I have never encountered a dataset involving people or places where seasonality had no effect. Wikipedia puts it well:
In time series data, seasonality refers to the trends that occur at specific regular intervals less than a year, such as weekly, monthly, or quarterly. Seasonality may be caused by various factors, such as weather, vacation, and holidays and consists of periodic, repetitive, and generally regular and predictable patterns in the levels of a time series.
In corporate real estate, the easiest seasonality to identify in a dataset involves holidays. They are not evenly scattered across a year leading to occupancy patterns that are not consistent across all parts of the year. In the US, the period from Thanksgiving through New Year’s Day is the most obvious example of seasonality. During this 6-week window, there are at least four business days that are general public holidays where no one is in the office. There are also holiday parties and end of year activities that drive higher than normal occupancy on target days. When looking at the data, this 6-week window often has the lowest average occupancy, but also contains the peak occupancy days.
Seasonality also encompasses:
- Vacation seasons (look at European data to see how the end of July through August window is always significantly lower than average)
- School calendars (having kids out of school often leads to higher rates of PTO)
- Business cycles (many businesses have predictable patterns with higher renewal and sales rates in one quarter over the others)
- Start/End of quarter activity (for example, Finance teams often see the highest in-office activity during the end of a financial reporting period)
- Weather patterns (notably hotter/colder seasons may see changes in occupancy patterns as employee home or commute situations struggle with the extremes)
- Retail sales trends (such as ramping up for the holiday sales season)
I began my career in supply chain and logistics, in part, designing processes to manage the distribution of products in, within, and out of warehouses. This meant looking at inventory and ordering patterns quite a bit. It’s all great to have a warehouse that works on average, but if you aren’t prepared for every client to hit their peak at the same time, you are going to have problems on the days that really matter. It was here that I learned the value of a 13-month analysis.

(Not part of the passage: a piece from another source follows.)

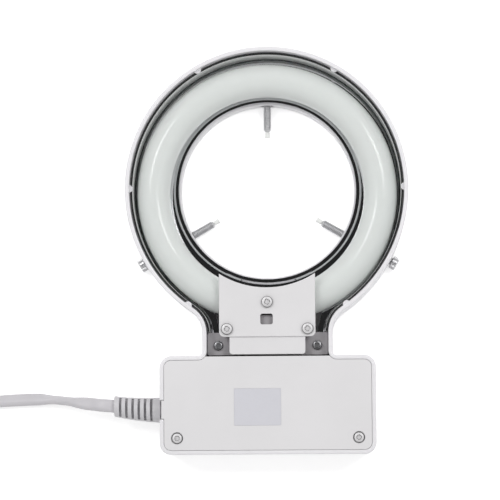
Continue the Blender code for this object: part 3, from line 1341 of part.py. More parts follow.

In my opinion, 13 months is the minimum acceptable time horizon for data used to make long-term decisions. It allows you to see your full seasonality while also providing a one month baseline to see if this was a period of growth, normality, or decline. Anything less than this leaves open questions of what happened during the rest of the year.
I was once provided workplace occupancy data from a four month window and asked to use it to predict how much space would be needed in a relocated workplace. Fortunately, I had worked with data from other offices in the region this office was in and knew some things to look for. The first thing that caught my eye was that the four-month dataset happened to fall during what is usually the slowest occupancy of the year. When I pointed this fact out, I was met with two points in reply:
- They had to measure during this period because otherwise it would have been too busy for them to implement the sensors. (This should have been a red-flag to them, but oh well.)
- It’s probably fine, just throw 20% on top of it and it will probably work out.
If I had gone along with their direction, they would have ended up with an undersized office. The real delta from what it would have otherwise been, when accounting for peaks, was closer to 40% different. By simply picking data during the wrong part of the year for the analysis, they would have accidentally undersized their office because they assumed occupancy was consistent throughout the year.
The problem with datasets less than 13 months is that you can’t know what is missing in those other months. You can guess. You can try to fill in the blanks with data from other sources. You can apply factors and trends to try and fill it in. But missing data is missing data.
Yes, there are times where having 13 months of data is not possible and we must try out best to work around that fact. But, the best approach is not to treat the data as whole and complete, but instead to approach it with a critical eye and question everything. What if this data actually reflects the busiest period? What if it is the slowest? What if it is average? What if it is a complete misrepresentation of occupancy (I have more than a few times seen managers try and game short term studies by requiring their employees to be more in the office than usual during the measurement window). Smaller datasets often require MORE analysis because there should be more questions about what they are missing than a more complete dataset would have.